What exactly in the world is the goal for a group called The National Campaign to Protect the Media Rights of Consumers?

Group members say they plan to designate Samsung as their second target in a boycott campaign, claiming that they will tell the public to buy over the Internet in China, that the company’s cell phones “are not better than those of Nokia yet are even more expensive” and that Samsung laptops emit too much heat.

Last week, the group bashed the major advertisers of the nation’s leading newspapers in support of smaller, progressive publications. Now it seems determined to become a sales arm of Nokia by bashing its competitor Samsung.

It feels as if the group is filming a cheesy drama featuring a clumsy left-wing organization digging its own grave.

A legitimate campaign against a certain corporation and a baseless battle against a company are different matters entirely.

As the group has acknowledged, Samsung generates more than 90 percent of its sales revenue from overseas markets - and that is where the group is aiming its boycott.

The activists’ off-track boycott campaign against Samsung is an attempt to rattle a business mogul who represents Korea, and it could in fact negatively impact the entire nation.

It represents an act of treachery to the country.

No society in the world would accept such self-destructive behavior.

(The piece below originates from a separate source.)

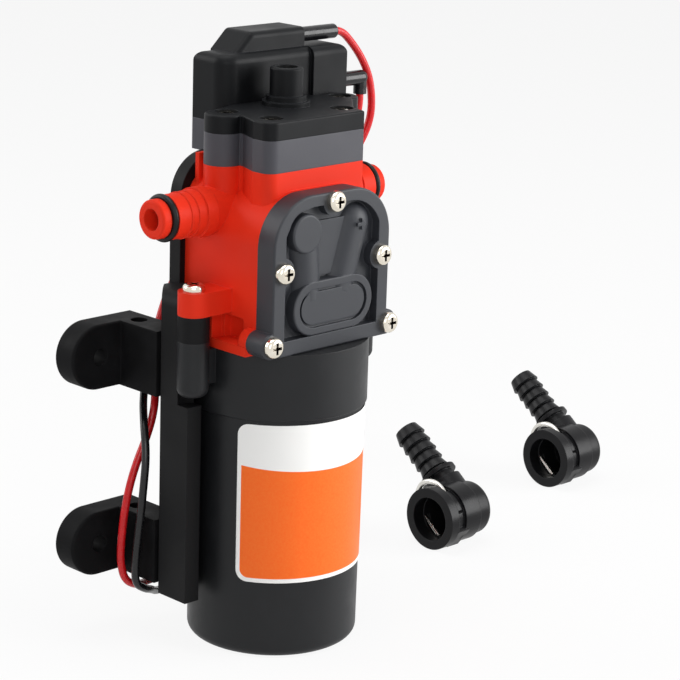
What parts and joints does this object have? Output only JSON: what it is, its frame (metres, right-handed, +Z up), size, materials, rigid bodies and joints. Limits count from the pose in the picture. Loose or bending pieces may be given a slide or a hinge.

Besides, the group seems to be hoping that its false rumors will be published in noted papers overseas. That evokes memories of leftist activists in the past who tried - yet failed - to get their ideological stances publicized in foreign countries.

Korean society is striving to boost exports, which is the most important factor in recovering from the economic crisis.

It seems the activists are paying attention only to ideology, not the coordinated efforts of other people in the country to bring Korea out of its economic doldrums.

But expecting solid, rational thinking from a group that backs a foreign firm over a local company vital to the nation’s economy is wishful thinking.

The head of the activist group, though, apparently feels that prosecutors might take a closer look at the organization for its actions.

It seems that an investigation would be a natural step, one that would help maintain the health of Korean society.

However, the prosecution would need to assess the group members’ mental health beforehand, as they are involved in preposterous and childish acts that could hurt the entire country.